Core Services Less Rent of Shelter

That is welcome news, to be sure. But if goods prices were down and core services ex-housing were down (collectively), then obviously the fact that the overall inflation number was positive means rents are still percolating. Primary rents rose +0.39% m/m, and Owners’ Equivalent Rent rose +0.43% m/m. Those are both accelerations compared to the prior month, which is not expected! Y/Y, the numbers are still slowing, but not as fast as anyone would like.

OER and Primary Rents

This has led some people this morning to say that inflation right now is still ‘all about rents,’ and dismiss the 40% of the consumption basket that ensures people don’t get wet when it rains. What’s funny about that is that a few months ago, economists were pointing to rents as being the main reason to be optimistic about inflation because it would soon be in deflation! Remember?

Rents are decelerating y/y, but they’re not even decelerating as fast as I thought they would (and I was on the side of ‘they’ll go down a lot slower than you think, and not as far’).

Enduring Primary Rents vs. CPI

The optimist here will say that the part we don’t have a long lead time to forecast – core goods and to some extent core services ex-rents – are looking good and ‘we know’ that rents will get better so ring the bell, the Fed’s job is basically done. That would be valid, if there was reason to think that core goods would continue to contribute the deflation that we have seen recently while rents continue to decelerate. But rents are sticky, and goods are not. To that point, consider the story of Wal-Mart (NYSE:), which announced last week that they will be replacing paper shelf labels with electronic labels over the next couple of years. You don’t do that to make it easier to lower prices. Typically, sellers try to raise prices quickly and lower them slowly. If you think goods prices are going to go back to the old regime of basically flat, with a small downward tilt, you’d keep using a slow pricing gun.

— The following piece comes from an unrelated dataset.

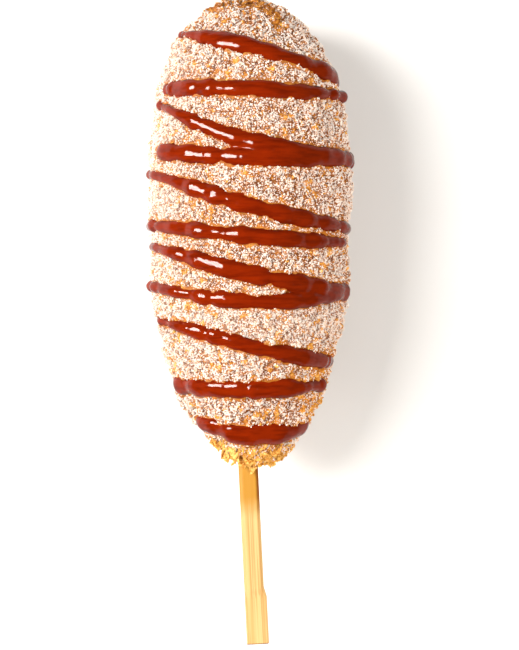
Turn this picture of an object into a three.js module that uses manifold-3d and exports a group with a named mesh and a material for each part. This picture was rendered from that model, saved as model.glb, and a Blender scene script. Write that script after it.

On the goods side, we also have to deal with the rising tide of global protectionism over the last few years (see picture, source Global Trade Alert), and the mass immigration to the US which puts pressure on demand long before the new source of labor contributes to supply (as with: housing). So far, a dollar which has generally risen over the last decade has helped to blunt those effects. But that won’t be the case forever.

Trade Protectionism

The bottom line is that while this is a good CPI report – in some ways, one of the best reports we have had in some time – it is not an unvarnished positive. The failure of rents to decelerate according to plan, and the stickiness of wages so far at a fairly high level, is the underlying story. Goods and airfares are what painted the pretty picture this month. But if the picture keeps getting pretty over the balance of this year, it will be using paints from a different palette. I continue to expect housing costs to decelerate some (before re-accelerating), but I am not sanguine that goods and airfares will continue to drop at the pace which made today’s report so pleasant. Indeed, I expect that next month some of these categories will likely have some give-back so unless rents start to drop faster we could have a surprise in the other direction.

Naturally, as I always admonish, it is wise to not make major investing decisions based on one data point. One month’s figure should never cause you to change your medium-term forecast, unless it represents an accumulation of data that causes you to reject your prior hypothesis. This data point does not do that, since after all it is really the first really positive data point we have had in a while. I continue to expect median inflation to settle in the high 3s, low 4s. And as I said in our Quarterly, and in the podcast recently, I think that while the FOMC has no real reason to ease they likely will lower rates a token amount, at least once over the next few months prior to the Presidential election.